#### [Input material]

....................

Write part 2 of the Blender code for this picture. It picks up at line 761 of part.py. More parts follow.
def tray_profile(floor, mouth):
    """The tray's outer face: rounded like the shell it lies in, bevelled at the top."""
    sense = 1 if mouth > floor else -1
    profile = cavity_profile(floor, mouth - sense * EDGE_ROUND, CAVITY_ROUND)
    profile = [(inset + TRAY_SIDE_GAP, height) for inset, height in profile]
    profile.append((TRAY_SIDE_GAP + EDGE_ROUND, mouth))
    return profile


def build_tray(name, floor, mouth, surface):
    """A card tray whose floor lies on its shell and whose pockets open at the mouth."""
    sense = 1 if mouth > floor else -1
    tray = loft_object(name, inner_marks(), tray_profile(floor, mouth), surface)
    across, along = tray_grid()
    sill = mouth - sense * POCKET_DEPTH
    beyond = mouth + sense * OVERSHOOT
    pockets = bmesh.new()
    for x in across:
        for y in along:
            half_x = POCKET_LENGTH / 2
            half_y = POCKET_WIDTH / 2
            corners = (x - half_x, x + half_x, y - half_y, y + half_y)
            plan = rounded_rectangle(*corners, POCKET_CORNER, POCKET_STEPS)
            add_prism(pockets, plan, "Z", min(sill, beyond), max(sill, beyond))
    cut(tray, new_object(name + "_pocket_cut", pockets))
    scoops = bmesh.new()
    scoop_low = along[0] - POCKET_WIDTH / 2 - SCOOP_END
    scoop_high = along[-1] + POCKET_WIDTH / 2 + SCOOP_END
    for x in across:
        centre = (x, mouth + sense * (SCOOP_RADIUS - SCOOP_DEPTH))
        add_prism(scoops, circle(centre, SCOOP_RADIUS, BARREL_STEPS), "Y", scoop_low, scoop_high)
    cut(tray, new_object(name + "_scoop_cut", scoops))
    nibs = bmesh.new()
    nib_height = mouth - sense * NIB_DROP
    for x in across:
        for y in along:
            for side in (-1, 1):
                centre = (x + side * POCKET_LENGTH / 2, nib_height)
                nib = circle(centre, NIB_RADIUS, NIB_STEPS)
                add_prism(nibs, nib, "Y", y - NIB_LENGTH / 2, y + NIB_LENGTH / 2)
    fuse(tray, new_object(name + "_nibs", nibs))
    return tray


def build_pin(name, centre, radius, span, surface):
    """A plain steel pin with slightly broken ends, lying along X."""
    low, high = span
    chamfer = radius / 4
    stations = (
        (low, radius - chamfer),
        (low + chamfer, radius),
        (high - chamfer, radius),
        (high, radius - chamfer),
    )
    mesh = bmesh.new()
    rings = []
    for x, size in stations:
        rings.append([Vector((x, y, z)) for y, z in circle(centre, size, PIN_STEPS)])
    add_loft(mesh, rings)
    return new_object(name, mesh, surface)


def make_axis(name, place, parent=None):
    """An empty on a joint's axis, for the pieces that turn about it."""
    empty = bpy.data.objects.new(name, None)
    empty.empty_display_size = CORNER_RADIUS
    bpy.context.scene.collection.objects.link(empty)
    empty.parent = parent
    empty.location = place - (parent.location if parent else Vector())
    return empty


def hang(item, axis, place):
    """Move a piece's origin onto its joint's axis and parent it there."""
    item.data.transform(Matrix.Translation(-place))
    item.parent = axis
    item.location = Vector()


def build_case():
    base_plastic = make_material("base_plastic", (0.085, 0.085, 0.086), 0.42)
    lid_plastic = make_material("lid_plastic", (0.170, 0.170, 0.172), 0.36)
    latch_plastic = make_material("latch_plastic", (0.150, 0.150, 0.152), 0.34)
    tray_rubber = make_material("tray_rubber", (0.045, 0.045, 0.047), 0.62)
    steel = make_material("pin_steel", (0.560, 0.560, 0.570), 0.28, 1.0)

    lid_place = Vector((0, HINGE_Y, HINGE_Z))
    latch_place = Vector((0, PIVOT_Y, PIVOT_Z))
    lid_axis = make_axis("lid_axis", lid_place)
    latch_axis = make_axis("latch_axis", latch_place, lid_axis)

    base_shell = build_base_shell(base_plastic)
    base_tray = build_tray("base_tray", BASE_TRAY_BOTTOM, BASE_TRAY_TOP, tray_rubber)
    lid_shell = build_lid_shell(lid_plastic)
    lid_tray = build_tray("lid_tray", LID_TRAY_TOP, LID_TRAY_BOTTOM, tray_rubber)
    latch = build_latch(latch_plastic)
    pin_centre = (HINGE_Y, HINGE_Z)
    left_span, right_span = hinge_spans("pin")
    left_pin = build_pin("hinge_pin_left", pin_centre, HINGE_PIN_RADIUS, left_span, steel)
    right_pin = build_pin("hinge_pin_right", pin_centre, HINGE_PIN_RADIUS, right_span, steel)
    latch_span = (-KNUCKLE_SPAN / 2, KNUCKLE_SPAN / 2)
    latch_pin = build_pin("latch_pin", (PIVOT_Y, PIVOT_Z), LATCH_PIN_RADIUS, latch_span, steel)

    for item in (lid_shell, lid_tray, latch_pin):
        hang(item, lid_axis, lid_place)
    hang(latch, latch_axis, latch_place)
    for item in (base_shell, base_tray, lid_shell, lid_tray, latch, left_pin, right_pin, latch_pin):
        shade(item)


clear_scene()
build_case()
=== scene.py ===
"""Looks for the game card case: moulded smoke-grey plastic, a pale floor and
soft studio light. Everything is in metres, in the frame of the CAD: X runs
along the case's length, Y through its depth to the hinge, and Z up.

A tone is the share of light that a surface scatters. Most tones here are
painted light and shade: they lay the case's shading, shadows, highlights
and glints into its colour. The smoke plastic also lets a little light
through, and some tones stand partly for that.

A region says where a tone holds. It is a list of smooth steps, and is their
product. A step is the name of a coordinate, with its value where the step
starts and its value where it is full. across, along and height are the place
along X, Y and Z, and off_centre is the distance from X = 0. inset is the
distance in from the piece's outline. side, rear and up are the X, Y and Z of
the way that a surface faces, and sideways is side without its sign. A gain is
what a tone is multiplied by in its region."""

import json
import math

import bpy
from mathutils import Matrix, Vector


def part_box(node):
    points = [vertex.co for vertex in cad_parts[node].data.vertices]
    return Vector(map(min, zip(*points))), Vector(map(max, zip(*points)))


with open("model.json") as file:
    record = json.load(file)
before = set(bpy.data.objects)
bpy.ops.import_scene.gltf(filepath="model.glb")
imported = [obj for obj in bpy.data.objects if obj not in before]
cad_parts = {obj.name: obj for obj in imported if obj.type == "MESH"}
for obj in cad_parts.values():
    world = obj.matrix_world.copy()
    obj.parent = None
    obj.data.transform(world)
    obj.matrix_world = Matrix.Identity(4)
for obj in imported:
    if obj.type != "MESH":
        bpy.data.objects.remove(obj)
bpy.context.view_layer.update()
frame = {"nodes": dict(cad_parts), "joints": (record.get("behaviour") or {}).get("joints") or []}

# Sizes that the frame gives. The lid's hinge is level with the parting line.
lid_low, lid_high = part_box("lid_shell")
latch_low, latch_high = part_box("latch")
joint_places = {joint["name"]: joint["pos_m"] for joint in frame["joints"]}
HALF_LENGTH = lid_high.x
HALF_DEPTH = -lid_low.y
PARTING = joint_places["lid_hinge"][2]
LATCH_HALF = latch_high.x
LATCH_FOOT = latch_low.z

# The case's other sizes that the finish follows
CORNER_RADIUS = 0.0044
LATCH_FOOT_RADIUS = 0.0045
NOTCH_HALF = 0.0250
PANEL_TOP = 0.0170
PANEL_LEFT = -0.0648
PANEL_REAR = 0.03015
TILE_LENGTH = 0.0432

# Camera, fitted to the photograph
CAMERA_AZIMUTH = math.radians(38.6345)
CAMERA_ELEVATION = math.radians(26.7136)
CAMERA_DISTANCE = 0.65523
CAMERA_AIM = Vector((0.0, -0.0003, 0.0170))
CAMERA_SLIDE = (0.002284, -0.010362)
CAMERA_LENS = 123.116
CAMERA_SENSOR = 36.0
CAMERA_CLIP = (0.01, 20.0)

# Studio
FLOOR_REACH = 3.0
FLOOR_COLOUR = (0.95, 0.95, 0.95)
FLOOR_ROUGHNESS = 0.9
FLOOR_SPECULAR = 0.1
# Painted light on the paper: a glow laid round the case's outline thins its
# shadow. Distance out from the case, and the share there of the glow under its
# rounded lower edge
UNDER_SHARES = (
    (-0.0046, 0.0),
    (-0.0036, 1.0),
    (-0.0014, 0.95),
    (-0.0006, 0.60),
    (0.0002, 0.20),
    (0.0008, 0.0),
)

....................

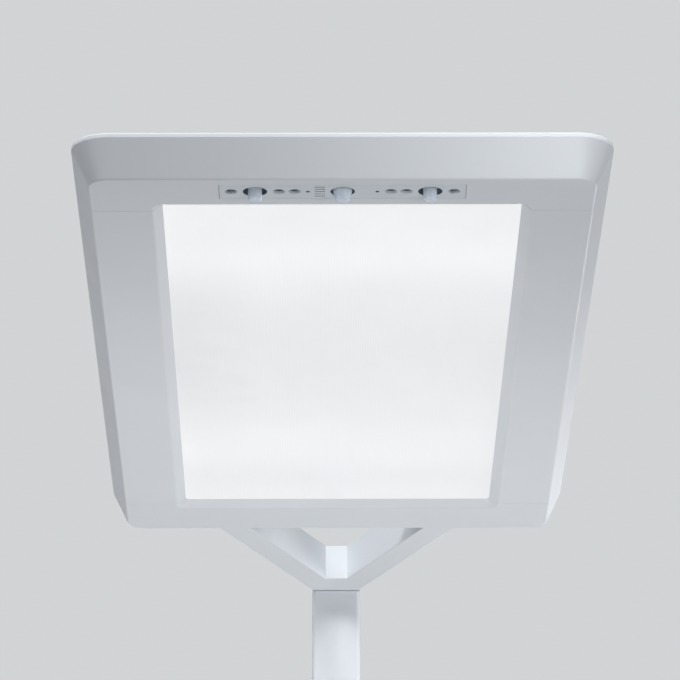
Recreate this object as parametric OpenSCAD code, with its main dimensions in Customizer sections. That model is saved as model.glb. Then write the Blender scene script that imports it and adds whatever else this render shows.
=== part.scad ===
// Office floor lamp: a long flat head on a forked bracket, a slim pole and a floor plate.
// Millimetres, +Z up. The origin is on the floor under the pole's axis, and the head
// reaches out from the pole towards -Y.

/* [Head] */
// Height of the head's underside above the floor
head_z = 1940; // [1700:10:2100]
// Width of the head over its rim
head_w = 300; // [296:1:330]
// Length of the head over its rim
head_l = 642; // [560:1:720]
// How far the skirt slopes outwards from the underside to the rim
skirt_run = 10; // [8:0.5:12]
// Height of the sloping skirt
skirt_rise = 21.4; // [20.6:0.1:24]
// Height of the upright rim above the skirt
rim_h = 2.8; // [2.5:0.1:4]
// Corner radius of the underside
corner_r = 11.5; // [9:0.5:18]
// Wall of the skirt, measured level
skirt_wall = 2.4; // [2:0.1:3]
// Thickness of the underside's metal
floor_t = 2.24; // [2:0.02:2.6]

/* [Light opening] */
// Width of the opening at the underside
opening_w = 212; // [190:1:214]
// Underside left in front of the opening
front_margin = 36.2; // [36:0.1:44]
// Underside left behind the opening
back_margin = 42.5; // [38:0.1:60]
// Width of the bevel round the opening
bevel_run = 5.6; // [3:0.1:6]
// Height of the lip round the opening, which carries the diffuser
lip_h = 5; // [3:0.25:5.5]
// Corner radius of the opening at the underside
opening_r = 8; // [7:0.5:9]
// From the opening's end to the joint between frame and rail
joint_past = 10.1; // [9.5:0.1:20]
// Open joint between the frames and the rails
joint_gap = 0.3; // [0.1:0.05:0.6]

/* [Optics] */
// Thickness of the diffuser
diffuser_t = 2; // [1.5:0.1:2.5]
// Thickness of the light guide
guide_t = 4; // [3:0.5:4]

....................

Exactly the lines from the line containing "BASE_TRAY_BOTTOM, BASE_TRAY_TOP, tray_rubber)" to the line containing "before = set(bpy.data.objects)", both included, are to be set down; no other line belongs in the answer.

#### [Completed task]
    base_tray = build_tray("base_tray", BASE_TRAY_BOTTOM, BASE_TRAY_TOP, tray_rubber)
    lid_shell = build_lid_shell(lid_plastic)
    lid_tray = build_tray("lid_tray", LID_TRAY_TOP, LID_TRAY_BOTTOM, tray_rubber)
    latch = build_latch(latch_plastic)
    pin_centre = (HINGE_Y, HINGE_Z)
    left_span, right_span = hinge_spans("pin")
    left_pin = build_pin("hinge_pin_left", pin_centre, HINGE_PIN_RADIUS, left_span, steel)
    right_pin = build_pin("hinge_pin_right", pin_centre, HINGE_PIN_RADIUS, right_span, steel)
    latch_span = (-KNUCKLE_SPAN / 2, KNUCKLE_SPAN / 2)
    latch_pin = build_pin("latch_pin", (PIVOT_Y, PIVOT_Z), LATCH_PIN_RADIUS, latch_span, steel)

    for item in (lid_shell, lid_tray, latch_pin):
        hang(item, lid_axis, lid_place)
    hang(latch, latch_axis, latch_place)
    for item in (base_shell, base_tray, lid_shell, lid_tray, latch, left_pin, right_pin, latch_pin):
        shade(item)


clear_scene()
build_case()
=== scene.py ===
"""Looks for the game card case: moulded smoke-grey plastic, a pale floor and
soft studio light. Everything is in metres, in the frame of the CAD: X runs
along the case's length, Y through its depth to the hinge, and Z up.

A tone is the share of light that a surface scatters. Most tones here are
painted light and shade: they lay the case's shading, shadows, highlights
and glints into its colour. The smoke plastic also lets a little light
through, and some tones stand partly for that.

A region says where a tone holds. It is a list of smooth steps, and is their
product. A step is the name of a coordinate, with its value where the step
starts and its value where it is full. across, along and height are the place
along X, Y and Z, and off_centre is the distance from X = 0. inset is the
distance in from the piece's outline. side, rear and up are the X, Y and Z of
the way that a surface faces, and sideways is side without its sign. A gain is
what a tone is multiplied by in its region."""

import json
import math

import bpy
from mathutils import Matrix, Vector


def part_box(node):
    points = [vertex.co for vertex in cad_parts[node].data.vertices]
    return Vector(map(min, zip(*points))), Vector(map(max, zip(*points)))


with open("model.json") as file:
    record = json.load(file)
before = set(bpy.data.objects)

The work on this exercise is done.